Four Men Bragging About How Smart Their Dogs Are:

To show off, the engineer called to his dog: "T-Square", do your 
stuff. T-Square trotted over to a desk, took out some paper and pen 
and promptly drew a circle, a square and a triangle. Everyone agreed 
that was pretty smart.

The Accountant said his dog could do better. He called his dog and 
said: "Slide Rule", do your stuff! Slide Rule went out into the 
kitchen and returned with a dozen cookies. He divided them into 4 
equal piles of 3 cookies each. Everyone agreed that was good.

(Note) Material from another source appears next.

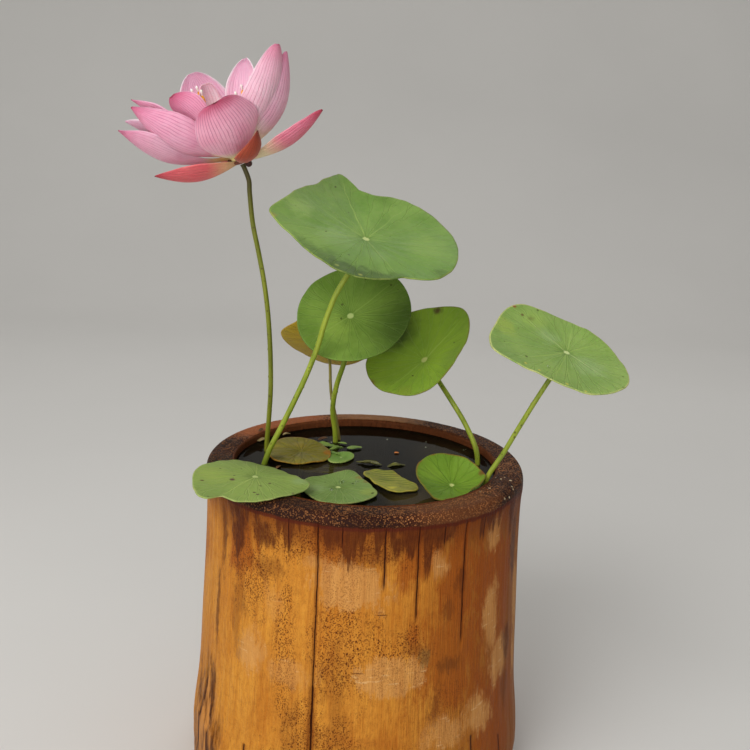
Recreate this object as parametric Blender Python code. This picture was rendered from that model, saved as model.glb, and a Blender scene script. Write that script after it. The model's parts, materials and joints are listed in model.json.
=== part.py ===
"""Bowl lotus: a small lotus in flower, rooted in mud and water in a cut length of bamboo culm.

Sizes below are in millimetres and turned into metres when a mesh is made. The origin is the
middle of the culm's flat foot, +Z is up, +X is to the right and -Y is to the front.
"""

import math
import random
from dataclasses import dataclass

import bmesh
import bpy
from mathutils import Matrix, Vector

MM = 0.001
GAP = 0.35                      # room between pieces that touch
SMOOTH_UNDER = math.radians(50) # faces that meet at less than this are shaded as one surface

# The culm, a pot cut from giant bamboo just under its node
CULM_INNER_RADIUS = 67.0
CULM_FLOOR = 20.0               # top of the wall of wood that closes the culm
CULM_SIDES = 48
CULM_OUTSIDE = (                # (height, radius) up the outside
    (0.0, 84.2), (2.5, 86.4), (17.0, 87.8), (30.0, 86.9), (53.0, 84.3), (90.0, 82.5),
    (125.0, 80.9), (148.0, 80.5), (157.0, 81.0), (161.6, 80.8), (164.2, 79.2),
)
CULM_INSIDE = (                 # over the lip and down the inside
    (165.0, 76.6), (165.0, 69.4), (164.3, 67.6), (162.5, CULM_INNER_RADIUS),
    (90.0, CULM_INNER_RADIUS), (CULM_FLOOR, CULM_INNER_RADIUS),
)
SCAR_DIRECTION = 207.0          # the flare where roots once grew, low on the left
SCAR_HALF_WIDTH = 24.0
SCAR_TOP = 75.0
SCAR_SWELL = 2.2

# What fills the culm
MUD_TOP = 115.0
WATER_TOP = 160.0
FILL_RADIUS = CULM_INNER_RADIUS - GAP
FILL_SIDES = 40

# The runner in the mud that every stalk grows from
RHIZOME_DEPTH = 86.0            # height of its centre line over the foot
RHIZOME_NODE_RADIUS = 5.0
RHIZOME_SWELL = 1.6             # how much fatter it is between two nodes
RHIZOME_SIDES = 8
RHIZOME_STEPS = 3               # stretches between two nodes
RHIZOME_END = 0.55              # how blunt its two ends are
RHIZOME_NODES = (
    (28, -46), (42, -35), (54, -21), (55, 10), (38, 38), (10, 46), (-16, 40),
    (-38, 30), (-51, 16), (-50, -4), (-41, -29), (-13, -38), (8, -42),
)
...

The Chemist said his dog could do better. He called his dog and said: 
"Measure", do your stuff. Measure got up, walked over to the fridge, 
took out a quart of milk, got a 10 oz. glass from the cupboard and 
poured exactly 8 oz. without spilling a drop. Everyone agreed that 
was good.

The three men turned to the government worker and said, "What can 
your dog do?"

The Government worker called to his dog and said: "Coffee Break", 
do your stuff. Coffee Break jumped to his feet, ate the cookies, 
drank the milk, dumped on the circle of paper, sexually assaulted 
the other three dogs, claimed he injured his back while doing so, 
filed a grievance for unsafe working conditions, put in for workmen's 
compensation, and went home on sick leave.


----------



## BeverlyA (Oct 29, 2006)

As a government worker, I can't wait to print this out and take it in to work tomorrow!
Thanks for the good laugh!

Beverly


----------



## littlebuddy (May 30, 2007)

thanks for the laugh, i needed it this morning!


----------



## Scooter's Family (May 23, 2008)

LOL!!! I needed to read that after being on the political thread. Too funny!


----------